Phase 2: Generation Engine (Weeks 4-7)
Activities:
- Build the code analysis engine for the client's technology stack
- Implement documentation generation for the highest-priority type (usually API docs)
- Fine-tune generation models on the client's existing documentation
- Generate initial documentation and validate accuracy
- Build the review workflow for human validation
Phase 3: Continuous Pipeline (Weeks 8-10)
Activities:
- Integrate with CI/CD for automated documentation updates
- Build the change detection and impact analysis system
- Deploy the documentation platform
- Generate documentation for all prioritized areas
- Validate accuracy through engineering team review
Phase 4: Expansion and Handoff (Weeks 11-13)
Activities:
- Expand to additional documentation types
- Train the team on managing and customizing the system
- Set up analytics and quality monitoring
- Establish review processes for generated documentation
- Document the system itself (meta-documentation)
- Transition to ongoing maintenance
Common Delivery Challenges
Accuracy of Generated Documentation
AI-generated documentation can be fluent but wrong. A well-written but inaccurate description is worse than no description because readers will trust it.
Quality assurance strategy:
- Always verify generated descriptions against actual code behavior
- Include code snippets and examples that can be programmatically tested
- Implement automated accuracy checks (do documented parameters match actual function signatures?)
- Require human review before initial publication
- Build feedback mechanisms so readers can flag inaccuracies
- Track accuracy metrics and improve the generation models over time
Handling Undocumented Intent
Code shows what it does, not why. AI can describe the behavior of a function but struggles to explain the business rationale behind design decisions.
Approaches:
- Extract intent information from commit messages, PR descriptions, and code comments
- Encourage developers to add brief intent annotations that the AI can expand into full documentation
- Generate "what" documentation automatically and flag "why" documentation for human authorship
- Use the AI to ask structured questions that guide developers to articulate intent
Code That Changes Frequently
In rapidly evolving codebases, documentation churn can be noisy. If every minor refactoring generates documentation updates, the signal gets lost in the noise.
Solutions:
- Set significance thresholds โ only regenerate documentation when changes affect the public interface, not internal implementation details
- Batch documentation updates (daily or weekly rather than per-commit)

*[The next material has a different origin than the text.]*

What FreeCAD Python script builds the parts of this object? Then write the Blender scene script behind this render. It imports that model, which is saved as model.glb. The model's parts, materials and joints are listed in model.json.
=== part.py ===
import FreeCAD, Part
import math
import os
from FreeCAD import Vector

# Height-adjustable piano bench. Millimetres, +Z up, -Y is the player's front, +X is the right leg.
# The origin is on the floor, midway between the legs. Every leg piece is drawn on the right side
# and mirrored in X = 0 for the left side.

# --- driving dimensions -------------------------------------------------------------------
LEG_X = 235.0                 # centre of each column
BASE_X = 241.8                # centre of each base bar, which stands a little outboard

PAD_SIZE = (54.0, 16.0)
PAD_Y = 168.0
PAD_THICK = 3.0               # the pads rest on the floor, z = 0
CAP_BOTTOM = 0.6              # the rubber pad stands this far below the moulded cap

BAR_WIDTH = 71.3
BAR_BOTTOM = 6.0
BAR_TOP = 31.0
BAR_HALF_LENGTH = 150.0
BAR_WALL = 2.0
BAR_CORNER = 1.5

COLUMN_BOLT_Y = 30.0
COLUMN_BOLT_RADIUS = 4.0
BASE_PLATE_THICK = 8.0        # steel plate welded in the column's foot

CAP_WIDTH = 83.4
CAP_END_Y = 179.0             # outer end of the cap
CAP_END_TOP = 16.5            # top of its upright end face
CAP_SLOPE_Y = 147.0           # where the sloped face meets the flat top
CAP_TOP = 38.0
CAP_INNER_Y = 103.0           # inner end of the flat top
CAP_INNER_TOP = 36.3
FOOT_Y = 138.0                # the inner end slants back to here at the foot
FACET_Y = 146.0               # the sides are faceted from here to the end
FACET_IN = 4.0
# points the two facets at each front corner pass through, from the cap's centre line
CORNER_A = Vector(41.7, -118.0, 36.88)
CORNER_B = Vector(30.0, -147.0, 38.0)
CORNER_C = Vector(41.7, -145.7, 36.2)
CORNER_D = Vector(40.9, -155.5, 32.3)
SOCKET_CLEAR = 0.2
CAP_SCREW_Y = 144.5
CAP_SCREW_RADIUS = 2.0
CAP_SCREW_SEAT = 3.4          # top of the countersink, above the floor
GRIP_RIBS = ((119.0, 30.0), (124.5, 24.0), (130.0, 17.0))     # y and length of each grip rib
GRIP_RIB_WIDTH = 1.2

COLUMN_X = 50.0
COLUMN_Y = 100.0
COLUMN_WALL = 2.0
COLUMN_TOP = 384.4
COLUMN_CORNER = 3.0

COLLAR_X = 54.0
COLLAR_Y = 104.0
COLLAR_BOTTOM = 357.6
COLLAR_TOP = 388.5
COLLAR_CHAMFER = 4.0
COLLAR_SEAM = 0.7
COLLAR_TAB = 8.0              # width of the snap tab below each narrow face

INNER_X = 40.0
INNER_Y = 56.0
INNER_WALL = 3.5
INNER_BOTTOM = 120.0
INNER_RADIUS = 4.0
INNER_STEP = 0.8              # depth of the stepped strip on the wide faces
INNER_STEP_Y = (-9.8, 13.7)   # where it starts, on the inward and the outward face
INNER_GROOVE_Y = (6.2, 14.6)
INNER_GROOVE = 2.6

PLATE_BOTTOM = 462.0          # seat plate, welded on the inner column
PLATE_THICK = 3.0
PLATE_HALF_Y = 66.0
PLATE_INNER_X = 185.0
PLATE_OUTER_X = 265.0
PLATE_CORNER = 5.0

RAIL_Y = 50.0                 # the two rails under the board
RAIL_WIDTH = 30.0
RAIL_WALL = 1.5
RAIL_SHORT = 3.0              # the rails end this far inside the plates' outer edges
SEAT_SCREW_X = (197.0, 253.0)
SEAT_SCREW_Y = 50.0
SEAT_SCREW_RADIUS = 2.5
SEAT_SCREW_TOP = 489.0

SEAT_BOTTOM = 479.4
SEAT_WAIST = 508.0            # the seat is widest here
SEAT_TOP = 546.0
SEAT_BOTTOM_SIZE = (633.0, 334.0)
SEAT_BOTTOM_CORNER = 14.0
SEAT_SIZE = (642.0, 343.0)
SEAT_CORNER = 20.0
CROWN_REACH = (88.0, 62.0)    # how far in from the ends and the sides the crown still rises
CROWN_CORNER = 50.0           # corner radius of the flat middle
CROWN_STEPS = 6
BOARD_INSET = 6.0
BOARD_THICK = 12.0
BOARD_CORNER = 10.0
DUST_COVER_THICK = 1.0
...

- Highlight meaningful changes while suppressing cosmetic ones
- Use semantic comparison to distinguish between documentation that changed meaning and documentation that changed wording
Multiple Documentation Audiences
Different audiences need different documentation:
- New engineers need architecture overviews and onboarding guides
- Senior engineers need API references and service documentation
- Operations teams need runbooks and incident guides
- External developers need integration guides and API documentation
- Product managers need feature documentation and data models
Handle this by generating audience-specific views from the same underlying knowledge base. The code analysis is shared, but the presentation layer adapts to the audience.
Building a Documentation Generation Practice
Key Technical Investments
To deliver documentation generation profitably across multiple clients, invest in reusable infrastructure:
- Language-specific parsers: Build robust AST parsing and analysis for the most common enterprise languages (TypeScript, Python, Java, Go, C#). Each parser you build makes the next client in that language dramatically faster to onboard.
- Documentation templates: Develop templates for the most common documentation types (API reference, architecture overview, runbook, onboarding guide) that can be customized for each client.
- Quality scoring algorithms: Build automated systems that measure documentation completeness, accuracy, and freshness so you can demonstrate ongoing value to clients.
- CI/CD integrations: Pre-built integrations with GitHub Actions, GitLab CI, Jenkins, and CircleCI so that continuous documentation updates work out of the box.
Measuring and Demonstrating Value
Documentation value is often felt but hard to measure. Use these proxy metrics to make the value tangible:
- Onboarding time: Measure how long it takes new engineers to make their first meaningful contribution, before and after documentation deployment
- Search effectiveness: Track internal documentation search queries and whether they result in useful content
- Support ticket reduction: For external-facing documentation, measure the reduction in support tickets related to documented topics
- Developer survey: Simple quarterly survey asking engineers to rate documentation quality and usefulness on a 1-5 scale
- Documentation coverage: Percentage of public APIs, services, and critical systems that have current documentation
These metrics help you demonstrate value at renewal time and justify ongoing retainer pricing.
Pricing Documentation Generation
Project-based pricing:
- API documentation generation: $40,000-80,000
- Comprehensive documentation platform: $100,000-200,000
- Enterprise documentation system (multi-repo, multi-team): $200,000-350,000
Ongoing retainer:
- Documentation system maintenance: $5,000-10,000 per month
- Model retraining and accuracy improvement: $3,000-8,000 per month
- New documentation type expansion: Project-based pricing per type
Per-repository pricing (SaaS model):
- $500-2,000 per repository per month for continuous documentation generation
Value justification: If 100 engineers spend 4 hours per week searching for information that should be documented (at $75/hour), that is $1.56 million per year in lost productivity. If documentation reduces that by 50 percent, the savings are $780,000 per year. A $150,000 project with an $8,000 monthly retainer is a strong ROI.
Your Next Step
Find a software company with 50+ engineers that has acknowledged their documentation problem. Offer a paid pilot where you generate documentation for one microservice or one API. Show them complete, accurate, up-to-date documentation that was generated in days rather than months. Show them how it updates automatically when the code changes. When engineers who have been struggling with stale documentation suddenly have a reliable reference, the value becomes personal and urgent. That pilot sells the full engagement.